Zu den “Kniffen” gehört es, wie jetzt bei Tank & Rast, zunächst die Verschuldung des Unternehmens dramatisch zu erhöhen, weil das eine einfache Möglichkeit bietet, die Rendite auf das jetzt viel geringere Eigenkapital drastisch zu erhöhen – noch verdient das Unternehmen wie vorher – und die hinter dem private equity Investor stehenden Finanzinvestoren wie Hedge Fonds oder Pensionsfonds zu beglücken. Zu den „Kniffen“ zur Steigerung der kurzfristigen Rendite gehört es aber auch, die Investitionen in Menschen und in Maschinen und Anlagen herunterzufahren. Das wiederum ist logisch, weil das die Kosten drückt und die Heuschrecke ja nicht daran interessiert ist, ob die Firma in zwanzig Jahren noch existiert oder technologisch Spitze bleibt, sondern allein die Frage, ob und wie sie in zwei bis drei Jahren mit einem ordentlichen Gewinn wieder verscherbelt werden kann.
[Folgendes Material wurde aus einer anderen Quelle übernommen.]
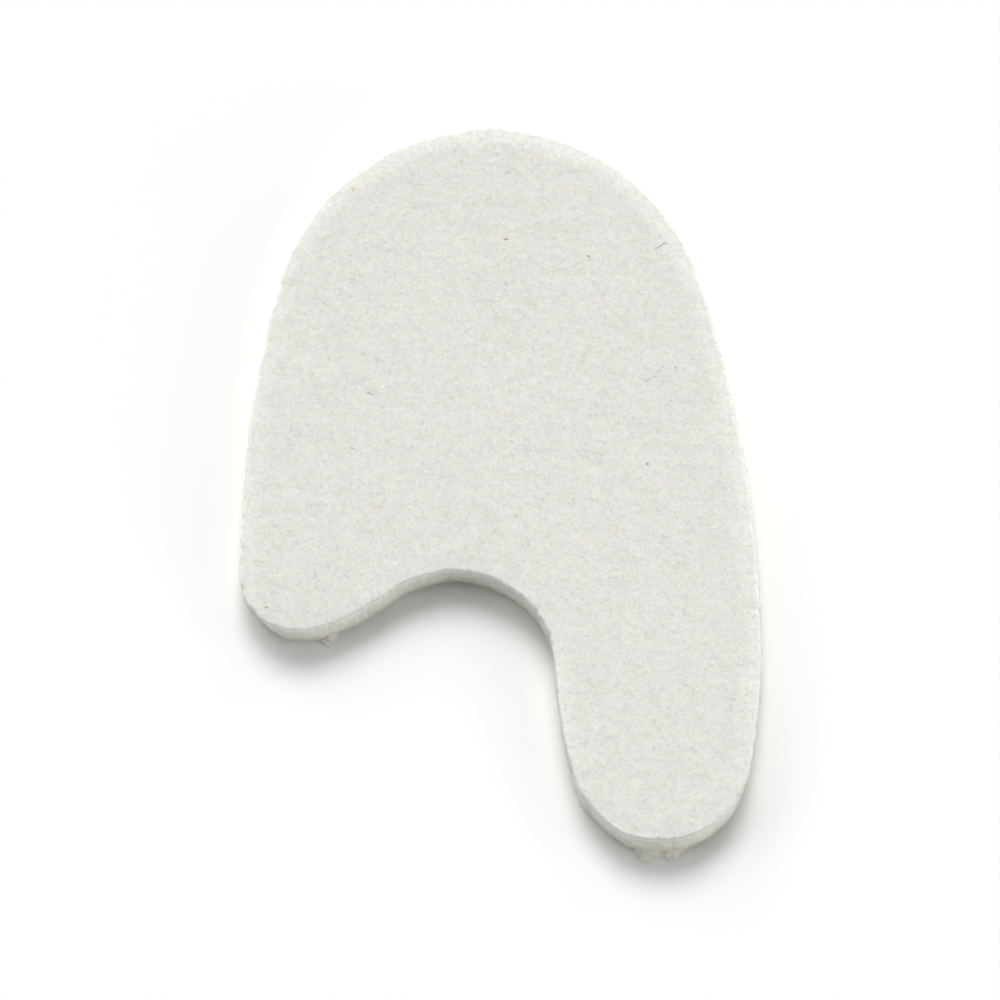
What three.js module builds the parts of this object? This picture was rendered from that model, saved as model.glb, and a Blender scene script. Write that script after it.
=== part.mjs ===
// A felt pad for the ball of the foot, cut out round the joint of a toe.
//
// The pad is one die-cut piece of needled felt, and a thin film of adhesive covers its
// underside. Its outline is a wide round dome, a short lobe at the lower left, a rounded
// cut-out, and a long leg at the lower right.
//
// Millimetres. +Z is up, +Y runs to the dome and -Y to the tip of the leg. The pad lies on
// the plane z = 0, and the middle of its box is over the origin.

import * as THREE from "three";

// Overall sizes, measured at the underside, without the torn flaps

const PAD_LENGTH = 82.2;
const PAD_WIDTH = 58;
const FELT_THICKNESS = 4.45;
const BACKING_THICKNESS = 0.25;
const BOND_GAP = 0.05; // between the felt and its backing

// Radii of the outline, at the underside

const DOME_RADIUS = 24.4;
const LOBE_RADIUS = 6.9;
const NOTCH_RADIUS = 11.2;
const LEG_END_RADIUS = 9.9;
const HIP_RADIUS = 49;

// Radii of the bowed runs between the round corners

const LEFT_SIDE_BOW = 153;
const LOBE_SLOPE_BOW = 28.5;
const LEG_INSIDE_BOW = 57;
const LEG_OUTSIDE_BOW = 115;
const RIGHT_SIDE_BOW = 142;

// Places of the round corners

const DOME_FROM_LEFT = 27.55; // the dome's centre, from the left side
const LOBE_FROM_TIP = 30.45; // the lobe's centre, up from the tip of the leg
const NOTCH_FROM_LEFT = 23.85; // the cut-out's centre, from the left side
const NOTCH_ROOF_FROM_TIP = 30.3; // the top of the cut-out, up from the tip of the leg
const LEG_FROM_RIGHT = 11.2; // the centre of the leg's end, from the right side
const HIP_FROM_TIP = 24; // the widest place of the right side, up from the tip of the leg

// Section of the felt at its edge

const WALL_FLARE = 0.1; // how far the foot of the wall stands outside its top
const RIM_RADIUS = 0.5; // rounding of the upper edge
const EDGE_DROP = 0.18; // how much lower the upper face lies at its rim
const EDGE_BAND = 2.4; // width of the strip in which it comes down

// Flaps of torn adhesive film at the lower edge. Across is a share of half the width, to
// the right of the middle. Width and reach are in millimetres.

const FLAPS = [
  { name: "lobe flap", across: -0.66, width: 2.8, reach: 1.3 },
  { name: "left prong on the leg", across: 0.56, width: 3.4, reach: 1.5 },
  { name: "right prong on the leg", across: 0.67, width: 3.2, reach: 1.4 },
];

// Fineness of the facets

const FELT_STEP = { turn: 7, length: 4.5 }; // degrees, millimetres
const BACKING_STEP = { turn: 4, length: 1.2 };
const RIM_STEPS = 3;
const BAND_STEPS = 3;

const FELT_COLOR = 0xe1e2db;
const BACKING_COLOR = 0xbdbbaf;

// Round corners of the outline, in order from the dome round by the left. A bulge of 1 is
// solid inside the circle, and of -1 is cut out by it. Each bow leads to the next corner.

function corners() {
  const left = -PAD_WIDTH / 2;
  const right = PAD_WIDTH / 2;
  const tip = -PAD_LENGTH / 2;
  const top = PAD_LENGTH / 2;
  return [
    { x: left + DOME_FROM_LEFT, y: top - DOME_RADIUS, radius: DOME_RADIUS, bulge: 1, bow: LEFT_SIDE_BOW },
    { x: left + LOBE_RADIUS, y: tip + LOBE_FROM_TIP, radius: LOBE_RADIUS, bulge: 1, bow: LOBE_SLOPE_BOW },
    {
      x: left + NOTCH_FROM_LEFT,
      y: tip + NOTCH_ROOF_FROM_TIP - NOTCH_RADIUS,
      radius: NOTCH_RADIUS,
      bulge: -1,
      bow: LEG_INSIDE_BOW,
    },
    {
      x: right - LEG_FROM_RIGHT,
      y: tip + LEG_END_RADIUS,
      radius: LEG_END_RADIUS,
      bulge: 1,
      bow: LEG_OUTSIDE_BOW,
    },
    { x: right - HIP_RADIUS, y: tip + HIP_FROM_TIP, radius: HIP_RADIUS, bulge: 1, bow: RIGHT_SIDE_BOW },
  ];
}

// The centre of a bow that touches two corners from the left of the way between them. It
// lies at bow - r from each centre, where r is the corner's radius times its bulge.

function bowCentre(from, to) {
  const reachFrom = from.bow - from.radius * from.bulge;
  const reachTo = from.bow - to.radius * to.bulge;
  const start = new THREE.Vector2(from.x, from.y);
  const way = new THREE.Vector2(to.x, to.y).sub(start);
  const distance = way.length();
  way.normalize();
  const along = (reachFrom ** 2 - reachTo ** 2 + distance ** 2) / (2 * distance);
  const aside = Math.sqrt(reachFrom ** 2 - along ** 2);
  const left = new THREE.Vector2(-way.y, way.x);
  return start.addScaledVector(way, along).addScaledVector(left, aside);
}

// The shortest turn between two directions, in radians, with its sign.

function turnBetween(from, to) {
  const turn = to - from;
  return Math.atan2(Math.sin(turn), Math.cos(turn));
}

// Points along one arc, each with its outward normal. The last point belongs to the next
// arc and is left out.

function arcPoints(centre, radius, startAngle, turn, step) {
  const byTurn = Math.abs(THREE.MathUtils.radToDeg(turn)) / step.turn;
  const byLength = Math.abs(turn * radius) / step.length;
  const count = Math.max(1, Math.ceil(Math.max(byTurn, byLength)));
  const points = [];
  for (let i = 0; i < count; i++) {
    const angle = startAngle + (turn * i) / count;
    const normal = new THREE.Vector2(Math.cos(angle), Math.sin(angle));
    const place = normal.clone().multiplyScalar(radius).add(centre);
    points.push({ place, normal });
  }
  return points;
}

// The outline at the underside, anticlockwise, as arcs that run into each other smoothly.

function outline(step) {
  const posts = corners();
  const runs = posts.map((post, i) => {
    const next = posts[(i + 1) % posts.length];
    const centre = bowCentre(post, next);
    const startAngle = Math.atan2(post.y - centre.y, post.x - centre.x);
    const endAngle = Math.atan2(next.y - centre.y, next.x - centre.x);
    return { centre, radius: post.bow, startAngle, endAngle };
  });
  return posts.flatMap((post, i) => {
    const before = runs[(i + posts.length - 1) % posts.length];
    const after = runs[i];
    const centre = new THREE.Vector2(post.x, post.y);
    const postTurn = turnBetween(before.endAngle, after.startAngle);
    const runTurn = turnBetween(after.startAngle, after.endAngle);
    return [
      ...arcPoints(centre, post.radius * post.bulge, before.endAngle, postTurn, step),
      ...arcPoints(after.centre, after.radius, after.startAngle, runTurn, step),
    ];
  });
}

// One closed ring of 3-D points: the outline drawn in by an inset, at one height.

function ring(line, inset, height) {
  return line.map(({ place, normal }) => {
    const moved = place.clone().addScaledVector(normal, -inset);
    return new THREE.Vector3(moved.x, moved.y, height);
  });
}

// A closed solid through rings of equally many points, from the lowest to the highest,
// with a flat face across the first and the last.

function solidFromRings(rings) {
  const count = rings[0].length;
  const positions = rings.flat().flatMap((point) => point.toArray());
  const faces = [];
  for (let level = 0; level + 1 < rings.length; level++) {
    for (let i = 0; i < count; i++) {
      const low = level * count + i;
      const lowNext = level * count + ((i + 1) % count);
      faces.push(low, lowNext, lowNext + count, low, lowNext + count, low + count);
    }
  }
  const topStart = (rings.length - 1) * count;
  for (const [a, b, c] of flatFaces(rings[0])) {
    faces.push(a, c, b);
  }
  for (const [a, b, c] of flatFaces(rings.at(-1))) {
    faces.push(topStart + a, topStart + b, topStart + c);
  }
  const geometry = new THREE.BufferGeometry();
  geometry.setAttribute("position", new THREE.Float32BufferAttribute(positions, 3));
  geometry.setIndex(faces);
  geometry.computeVertexNormals();
  return geometry;
}

// Triangles across a ring, anticlockwise from above.

function flatFaces(points) {
  const contour = points.map((point) => new THREE.Vector2(point.x, point.y));
  return THREE.ShapeUtils.triangulateShape(contour, []);
}

// Section of the felt's edge from its foot to the flat of its upper face: a leaning wall,
// a rounded rim, and a strip where the face still rises.

function feltSection(bottom) {
  const top = bottom + FELT_THICKNESS;
  const rimTop = top - EDGE_DROP;
  const section = [{ inset: 0, height: bottom }];
  for (let i = 0; i <= RIM_STEPS; i++) {
    const angle = (Math.PI / 2) * (i / RIM_STEPS);
    section.push({
      inset: WALL_FLARE + RIM_RADIUS * (1 - Math.cos(angle)),
      height: rimTop - RIM_RADIUS * (1 - Math.sin(angle)),
    });
  }
  for (let i = 1; i <= BAND_STEPS; i++) {
    const share = i / BAND_STEPS;
    section.push({
      inset: WALL_FLARE + RIM_RADIUS + EDGE_BAND * share,
      height: rimTop + EDGE_DROP * (1 - (1 - share) ** 2),
    });
  }
  return section;
}

function feltPad() {
  const line = outline(FELT_STEP);
  const section = feltSection(BACKING_THICKNESS + BOND_GAP);
  const geometry = solidFromRings(section.map(({ inset, height }) => ring(line, inset, height)));
  const material = new THREE.MeshStandardMaterial({ color: FELT_COLOR, roughness: 1, metalness: 0 });
  const mesh = new THREE.Mesh(geometry, material);
  mesh.name = "felt_pad";
  return mesh;
}

// How far the torn film stands out past the outline at one of its points. Flaps hang only
// from stretches that face the tip of the leg.

function flapReach(place, normal) {
  const facing = Math.max(0, -normal.y);
  let reach = 0;
  for (const flap of FLAPS) {
    const from = (place.x - (flap.across * PAD_WIDTH) / 2) / (flap.width / 2);
    if (Math.abs(from) < 1) {
      reach = Math.max(reach, flap.reach * (1 - from ** 2));
    }
  }
  return reach * facing;
}

function adhesiveBacking() {
  const line = outline(BACKING_STEP).map(({ place, normal }) => ({
    place: place.clone().addScaledVector(normal, flapReach(place, normal)),
    normal,
  }));
  const geometry = solidFromRings([ring(line, 0, 0), ring(line, 0, BACKING_THICKNESS)]);
  const material = new THREE.MeshStandardMaterial({ color: BACKING_COLOR, roughness: 0.6, metalness: 0 });
  const mesh = new THREE.Mesh(geometry, material);
  mesh.name = "adhesive_backing";
  return mesh;
}

const pad = new THREE.Group();
pad.add(adhesiveBacking());
pad.add(feltPad());

const box = new THREE.Box3().setFromObject(pad);
const middle = box.getCenter(new THREE.Vector3());
pad.position.set(-middle.x, -middle.y, -box.min.z);

export default pad;
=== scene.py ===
"""Dresses the felt toe separator pad and lights it for one photograph-like view.

The pad is one die-cut piece of off-white needled felt on a thin film of adhesive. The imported
frame gives its box. Everything here is worked out in millimetres and written in metres, in
the frame's axes: +Z up, +Y to the round dome, -Y to the tip of the long leg.
"""

import logging
import math
from dataclasses import dataclass
from enum import Enum
from typing import Any

import bpy
import numpy as np
from bpy.types import Material, Node, NodeSocket, NodeTree, Object
from mathutils import Matrix, Vector, geometry
from mathutils.kdtree import KDTree


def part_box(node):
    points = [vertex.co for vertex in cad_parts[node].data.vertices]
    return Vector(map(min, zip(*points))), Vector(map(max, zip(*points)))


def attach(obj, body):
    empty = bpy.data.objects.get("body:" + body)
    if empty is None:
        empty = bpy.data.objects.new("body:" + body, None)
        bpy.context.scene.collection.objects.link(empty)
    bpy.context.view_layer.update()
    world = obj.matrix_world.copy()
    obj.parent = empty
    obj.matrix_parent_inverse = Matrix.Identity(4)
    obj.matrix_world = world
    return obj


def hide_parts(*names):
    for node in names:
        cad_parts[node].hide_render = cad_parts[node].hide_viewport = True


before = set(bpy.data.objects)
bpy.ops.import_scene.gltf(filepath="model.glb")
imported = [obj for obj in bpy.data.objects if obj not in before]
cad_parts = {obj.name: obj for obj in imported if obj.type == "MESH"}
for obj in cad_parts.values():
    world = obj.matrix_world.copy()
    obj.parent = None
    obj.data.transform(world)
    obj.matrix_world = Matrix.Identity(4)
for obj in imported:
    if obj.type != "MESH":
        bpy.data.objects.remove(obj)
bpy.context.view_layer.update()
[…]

Willkommen in der schönen neuen Welt der von global agierenden Pensionsfonds angeheuerten Renditejäger: “Nach mir die Sintflut” ist das unternehmerische Prinzip des neuen Finanz-Kapitalismus.
Bezeichnend ist, dass den Fonds inzwischen die Manager ausgehen, die sie an die Spitze der von ihnen erworbenen Unternehmen setzen können. Was machen sie? Sie heuern pensionierte Manager aus allen möglichen Bereichen an, denen sie im Schnelldurchgang die Kniffe beibringen. Dass diese Allzweckwaffen etwas zum langfristigen Unternehmenserfolg beitragen sollen, glaubt natürlich keiner, aber darum geht es ja auch nicht. Paradoxerweise ist der Glaube, man könne alles produzieren und alles verkaufen, wenn man nur ein smarter Bursche ist und einen business Abschluss von Harvard hat, gerade gescheitert. Das Konzept der Diversifizierung durch Zukauf ist schwer in Bedrängnis geraten, weil Unternehmer, die alles machen, am Ende fast alles falsch machen, aber das wird schlicht ignoriert.
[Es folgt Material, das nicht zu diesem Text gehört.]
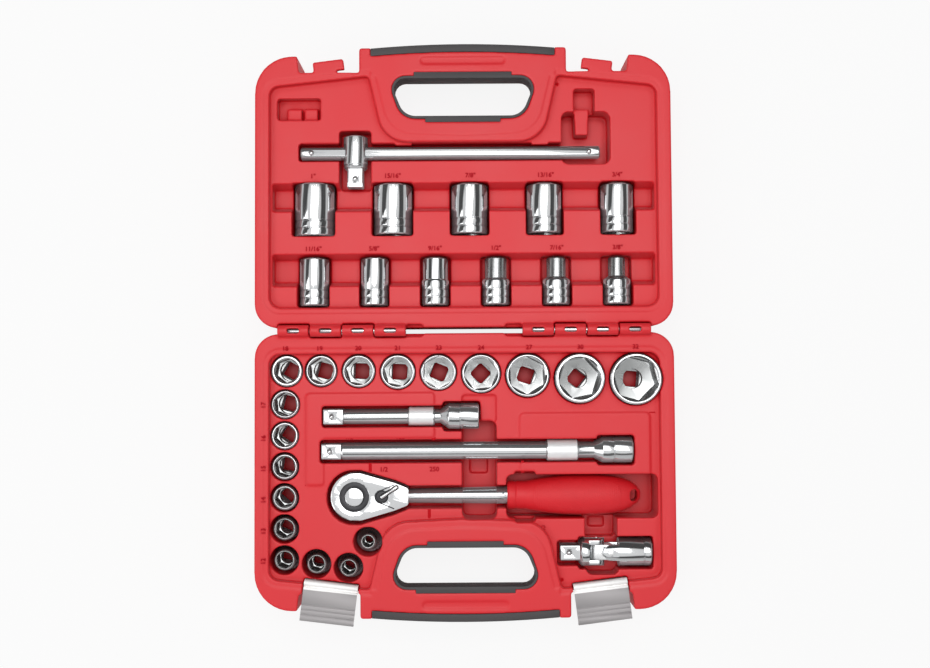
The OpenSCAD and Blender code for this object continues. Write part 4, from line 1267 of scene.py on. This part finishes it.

In der Tat, bei den meisten Produkten die deutsche Unternehmen herstellen, braucht es eine Menge Erfahrung und eine Menge Detailkenntnisse, um sie vernünftig und das heißt, mit einer vernünftigen Langfriststrategie ausgestattet, weiterzuentwickeln und zu verkaufen. Jetzt machen wir den Fehler der Alleskönner wieder, indem wir gute Firmen mit einem Management versehen, dass Kniffe anwenden zum Hauptzweck der Unternehmung macht. Man will ja gar nichts von der Sache verstehen, sondern nur ein paar Jahre dazu nutzen, einen anderen Investor, eine andere Heuschrecke oder ein paar systematisch dumm gehaltene Aktionäre davon zu überzeugen, dass das Unternehmen wunderbar dasteht.
Im Übrigen, dass es alle möglichen Fälle auf der Welt gibt, und so etwas auch einmal gut gehen kann, kann man nicht bestreiten. Aber zu behaupten, das sei systematisch geeignet, eine effizientere Wirtschaft hervorzubringen, ist grandioser Unsinn. Jedes Unternehmen, das die dritte Heuschrecke hinter sich hat, ist erledigt. Mit anderen Worten, die Übertragung des Geschäftsmodells der Finanzmärkte auf die Gütermärkte funktioniert nicht, weil man in letzteren viel mehr können muss, als das, was man beim Masterkurs in Harvard lernt.